CALGARY — A law professor says the acquittal of an Alberta couple in the death of their son isn’t likely to set a legal precedent but should open a conversation about parental responsibilities.
A judge in Lethbridge, Alta., found David and Collet Stephan not guilty Thursday of failing to provide the necessaries of life in the 2012 death of 19-month-old Ezekiel.
It was the second trial for the pair. A jury convicted them in 2016 but the Supreme Court of Canada overturned the ruling and ordered a new trial.
The Stephans testified they thought their son had croup and used herbal remedies to treat him. They believed he was recovering and called for an ambulance when he stopped breathing.
Queen’s Bench Justice Terry Clackson rejected the findings of a medical examiner who said the boy died of bacterial meningitis, siding with a defence expert who said the death was caused by a lack of oxygen. He also ruled the Stephans had done everything possible to get help for their son.
David Stephan, whose father co-founded a nutritional supplement company, told reporters after the verdict that the case sets a precedent by supporting parental rights and the choice for homeopathy or naturopathy. Naturopathy is the treatment of disease without drugs.
Lisa Silver, a University of Calgary law professor, said the decision doesn’t set a template for future cases.
“With parental responsibilities and duties we may know where they lie on the outside edges, but we are fuzzy on what that means in between,” she said.
“What duties and responsibilities do we have as a parent? … I think this case opens up that discussion for sure.
“But is this case showing that (David Stephan) is absolutely right in how he thinks about herbal remedies? No.”
Silver said the general public may be unhappy with the ruling but the Crown had to prove its case.
“It’s not ‘look what happened. A child died.’ The parents do things that we don’t do, which is herbal medicine. Those two things don’t make out guilt.”
Tim Caulfield, research director of the University of Alberta’s Health Law and Science Policy Group, has been a vocal critic of alternative remedies used to treat patients who should be getting medical help. He said he’s frustrated with the verdict.
“Irrational and irresponsible behaviour put a child at risk. But this court decision is not an endorsement for pseudo-scientific beliefs or conspiracy theories. (David Stephan) is still wrong — horribly wrong — about all of that,” said Caulfield.
“It was a criminal trial, so the standard is high. I don’t think this case lowers the bar. Parents can still be found criminally responsible for failing to provide the necessaries of life.”
Juliet Guichon, a bioethicist at the University of Calgary, said the verdict should be appealed. The judge was wrong when he found that the Stephans did everything they could help their son, she said.
The trial heard that Ezekiel didn’t have routine visits with a pediatrician or family doctor, and he didn’t get standard vaccinations.

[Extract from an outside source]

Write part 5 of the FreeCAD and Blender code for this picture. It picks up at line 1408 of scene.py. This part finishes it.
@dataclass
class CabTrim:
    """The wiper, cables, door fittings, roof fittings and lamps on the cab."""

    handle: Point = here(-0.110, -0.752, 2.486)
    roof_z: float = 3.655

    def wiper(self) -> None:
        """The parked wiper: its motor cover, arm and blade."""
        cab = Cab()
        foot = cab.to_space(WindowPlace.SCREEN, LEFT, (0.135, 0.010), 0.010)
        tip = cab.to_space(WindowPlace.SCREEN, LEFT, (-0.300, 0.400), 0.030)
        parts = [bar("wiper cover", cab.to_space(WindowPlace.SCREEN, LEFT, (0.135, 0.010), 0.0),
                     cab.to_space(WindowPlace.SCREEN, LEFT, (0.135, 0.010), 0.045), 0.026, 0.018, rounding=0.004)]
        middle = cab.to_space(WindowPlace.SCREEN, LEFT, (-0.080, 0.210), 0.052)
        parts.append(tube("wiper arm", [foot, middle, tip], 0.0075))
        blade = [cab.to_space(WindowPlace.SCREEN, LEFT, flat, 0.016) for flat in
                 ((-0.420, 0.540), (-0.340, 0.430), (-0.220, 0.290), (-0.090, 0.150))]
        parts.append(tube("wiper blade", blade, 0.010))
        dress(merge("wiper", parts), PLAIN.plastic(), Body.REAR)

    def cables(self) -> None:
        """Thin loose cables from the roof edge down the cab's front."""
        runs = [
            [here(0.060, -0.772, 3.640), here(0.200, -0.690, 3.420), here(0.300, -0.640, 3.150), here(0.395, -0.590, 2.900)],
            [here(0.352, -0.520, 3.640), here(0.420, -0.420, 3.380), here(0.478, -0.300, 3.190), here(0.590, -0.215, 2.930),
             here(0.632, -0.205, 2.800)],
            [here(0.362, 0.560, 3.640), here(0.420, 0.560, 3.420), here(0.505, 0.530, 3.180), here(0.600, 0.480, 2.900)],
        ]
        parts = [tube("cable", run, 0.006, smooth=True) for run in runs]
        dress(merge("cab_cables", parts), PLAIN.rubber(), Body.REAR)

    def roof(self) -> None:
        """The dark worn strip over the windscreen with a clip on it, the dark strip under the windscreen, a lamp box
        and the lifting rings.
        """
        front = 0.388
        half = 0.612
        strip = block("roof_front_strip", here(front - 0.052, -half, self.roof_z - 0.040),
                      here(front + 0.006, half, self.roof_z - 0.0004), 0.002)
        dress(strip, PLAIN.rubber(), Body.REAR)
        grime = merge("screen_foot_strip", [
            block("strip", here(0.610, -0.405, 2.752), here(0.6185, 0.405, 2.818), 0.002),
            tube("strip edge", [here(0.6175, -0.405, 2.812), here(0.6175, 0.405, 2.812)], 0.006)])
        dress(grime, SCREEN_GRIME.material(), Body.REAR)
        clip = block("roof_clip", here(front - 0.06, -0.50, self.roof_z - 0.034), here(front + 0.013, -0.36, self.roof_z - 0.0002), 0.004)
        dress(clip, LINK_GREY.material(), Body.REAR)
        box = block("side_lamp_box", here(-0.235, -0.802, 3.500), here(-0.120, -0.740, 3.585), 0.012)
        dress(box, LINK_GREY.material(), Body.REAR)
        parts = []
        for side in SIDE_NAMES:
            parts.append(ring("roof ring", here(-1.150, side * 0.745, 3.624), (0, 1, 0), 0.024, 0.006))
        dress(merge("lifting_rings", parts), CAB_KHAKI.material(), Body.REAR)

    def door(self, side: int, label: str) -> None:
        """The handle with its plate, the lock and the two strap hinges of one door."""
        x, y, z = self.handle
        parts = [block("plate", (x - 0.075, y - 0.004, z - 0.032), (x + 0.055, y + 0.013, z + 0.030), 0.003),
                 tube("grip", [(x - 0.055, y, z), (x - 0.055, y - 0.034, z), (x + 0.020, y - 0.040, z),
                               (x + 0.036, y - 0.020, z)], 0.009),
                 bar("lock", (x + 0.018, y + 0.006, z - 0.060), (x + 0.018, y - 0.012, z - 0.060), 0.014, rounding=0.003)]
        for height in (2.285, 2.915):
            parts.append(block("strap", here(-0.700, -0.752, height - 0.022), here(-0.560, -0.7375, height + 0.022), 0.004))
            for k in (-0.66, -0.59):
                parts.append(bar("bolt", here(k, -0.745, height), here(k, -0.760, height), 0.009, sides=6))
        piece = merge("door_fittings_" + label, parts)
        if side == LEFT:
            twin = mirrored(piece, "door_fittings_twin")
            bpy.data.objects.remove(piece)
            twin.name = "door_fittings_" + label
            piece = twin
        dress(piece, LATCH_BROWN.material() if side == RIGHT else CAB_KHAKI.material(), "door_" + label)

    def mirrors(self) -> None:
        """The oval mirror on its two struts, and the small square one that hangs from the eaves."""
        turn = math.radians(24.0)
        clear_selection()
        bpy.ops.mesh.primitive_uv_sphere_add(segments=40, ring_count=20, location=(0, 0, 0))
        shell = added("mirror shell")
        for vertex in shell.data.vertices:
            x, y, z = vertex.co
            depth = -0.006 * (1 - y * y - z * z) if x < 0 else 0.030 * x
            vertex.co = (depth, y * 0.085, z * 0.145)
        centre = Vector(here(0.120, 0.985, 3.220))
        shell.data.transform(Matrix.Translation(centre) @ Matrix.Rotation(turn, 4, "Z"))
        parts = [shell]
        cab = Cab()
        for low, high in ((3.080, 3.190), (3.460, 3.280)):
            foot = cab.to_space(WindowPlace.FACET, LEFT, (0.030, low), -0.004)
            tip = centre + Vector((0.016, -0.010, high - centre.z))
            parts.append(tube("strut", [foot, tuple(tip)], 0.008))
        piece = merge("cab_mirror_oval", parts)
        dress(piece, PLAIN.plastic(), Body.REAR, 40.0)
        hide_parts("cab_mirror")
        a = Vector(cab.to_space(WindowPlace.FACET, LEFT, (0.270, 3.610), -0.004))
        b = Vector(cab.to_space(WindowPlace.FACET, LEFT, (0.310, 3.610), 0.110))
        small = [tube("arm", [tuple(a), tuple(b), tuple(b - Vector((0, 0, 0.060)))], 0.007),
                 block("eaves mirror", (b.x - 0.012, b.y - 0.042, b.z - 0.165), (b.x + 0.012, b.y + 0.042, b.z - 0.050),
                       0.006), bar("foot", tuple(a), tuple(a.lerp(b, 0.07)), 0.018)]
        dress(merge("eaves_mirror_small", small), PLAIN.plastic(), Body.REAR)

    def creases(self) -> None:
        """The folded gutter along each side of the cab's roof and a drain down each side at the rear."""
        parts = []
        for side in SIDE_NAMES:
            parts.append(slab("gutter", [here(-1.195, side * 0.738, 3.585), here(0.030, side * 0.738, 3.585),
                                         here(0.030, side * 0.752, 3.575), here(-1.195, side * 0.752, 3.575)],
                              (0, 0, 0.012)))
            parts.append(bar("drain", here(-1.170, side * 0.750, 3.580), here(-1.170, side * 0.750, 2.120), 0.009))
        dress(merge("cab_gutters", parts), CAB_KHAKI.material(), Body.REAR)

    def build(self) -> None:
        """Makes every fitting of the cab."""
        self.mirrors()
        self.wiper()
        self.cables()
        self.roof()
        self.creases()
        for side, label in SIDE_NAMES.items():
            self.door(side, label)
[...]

The judge also heard that David Stephan first called 911 when Ezekiel stopped breathing but declined an offer of ambulance when the child started breathing again. The father called 911 a second time, a half hour later, telling a dispatcher the boy had stopped breathing again and asked for an ambulance.
“How does a judge make such a statement? They did not do everything they could,” said Guichon. “Who calls off an ambulance when a child is not breathing? So on that basis alone, the Crown has to appeal because it’s contrary to the findings of fact.
“I think there are also problems with this judgment related to rejecting the medical examiner’s testimony. He, who did the autopsy, who was qualified to do the autopsy, was overridden.”
The Crown has said it is reviewing the judge’s ruling before it decides whether to appeal.